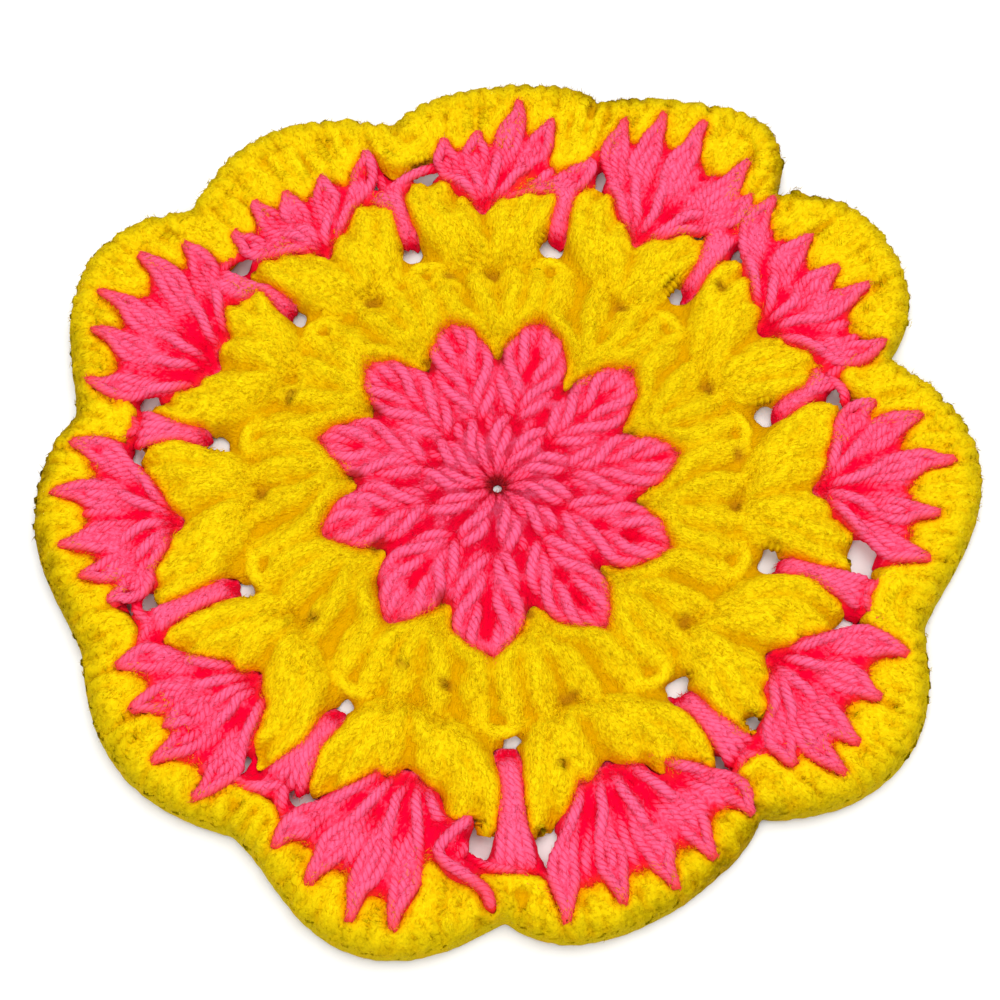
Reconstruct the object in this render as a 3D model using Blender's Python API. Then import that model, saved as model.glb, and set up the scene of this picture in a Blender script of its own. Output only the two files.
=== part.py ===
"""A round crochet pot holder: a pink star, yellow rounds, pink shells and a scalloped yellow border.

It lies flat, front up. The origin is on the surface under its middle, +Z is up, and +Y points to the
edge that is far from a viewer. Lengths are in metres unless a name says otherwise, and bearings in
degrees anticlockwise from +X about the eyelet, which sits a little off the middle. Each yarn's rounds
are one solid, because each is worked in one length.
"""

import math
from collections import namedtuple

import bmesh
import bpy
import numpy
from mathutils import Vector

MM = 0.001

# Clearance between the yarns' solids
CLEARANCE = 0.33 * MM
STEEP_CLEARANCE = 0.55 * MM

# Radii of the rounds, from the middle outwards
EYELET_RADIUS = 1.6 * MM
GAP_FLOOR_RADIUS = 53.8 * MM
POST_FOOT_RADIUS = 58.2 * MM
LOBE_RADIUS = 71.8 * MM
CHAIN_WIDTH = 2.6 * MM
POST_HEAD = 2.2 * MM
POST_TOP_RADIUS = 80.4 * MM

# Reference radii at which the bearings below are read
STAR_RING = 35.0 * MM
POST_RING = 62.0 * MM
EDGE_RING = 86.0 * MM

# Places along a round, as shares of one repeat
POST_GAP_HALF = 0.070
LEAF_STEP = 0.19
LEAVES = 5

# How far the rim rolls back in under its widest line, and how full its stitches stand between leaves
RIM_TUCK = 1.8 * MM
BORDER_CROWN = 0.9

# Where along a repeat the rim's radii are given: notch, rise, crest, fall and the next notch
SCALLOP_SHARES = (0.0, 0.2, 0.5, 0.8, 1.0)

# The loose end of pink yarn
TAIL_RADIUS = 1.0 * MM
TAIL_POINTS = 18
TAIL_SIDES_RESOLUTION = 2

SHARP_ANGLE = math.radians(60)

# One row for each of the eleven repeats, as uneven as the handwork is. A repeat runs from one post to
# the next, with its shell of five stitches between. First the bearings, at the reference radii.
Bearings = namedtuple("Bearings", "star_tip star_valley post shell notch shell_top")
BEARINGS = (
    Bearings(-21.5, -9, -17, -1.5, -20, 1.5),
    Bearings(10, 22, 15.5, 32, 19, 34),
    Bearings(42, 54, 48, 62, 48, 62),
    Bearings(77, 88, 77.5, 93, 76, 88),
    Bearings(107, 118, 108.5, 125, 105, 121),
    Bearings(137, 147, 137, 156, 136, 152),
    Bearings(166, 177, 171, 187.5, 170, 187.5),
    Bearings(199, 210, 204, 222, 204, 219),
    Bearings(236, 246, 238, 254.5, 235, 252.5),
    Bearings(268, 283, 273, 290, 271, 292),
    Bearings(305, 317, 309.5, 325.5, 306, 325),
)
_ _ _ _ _
* [What to produce]
Pull every line containing "that" from the material above.

* [The answer]
Reconstruct the object in this render as a 3D model using Blender's Python API. Then import that model, saved as model.glb, and set up the scene of this picture in a Blender script of its own. Output only the two files.
edge that is far from a viewer. Lengths are in metres unless a name says otherwise, and bearings in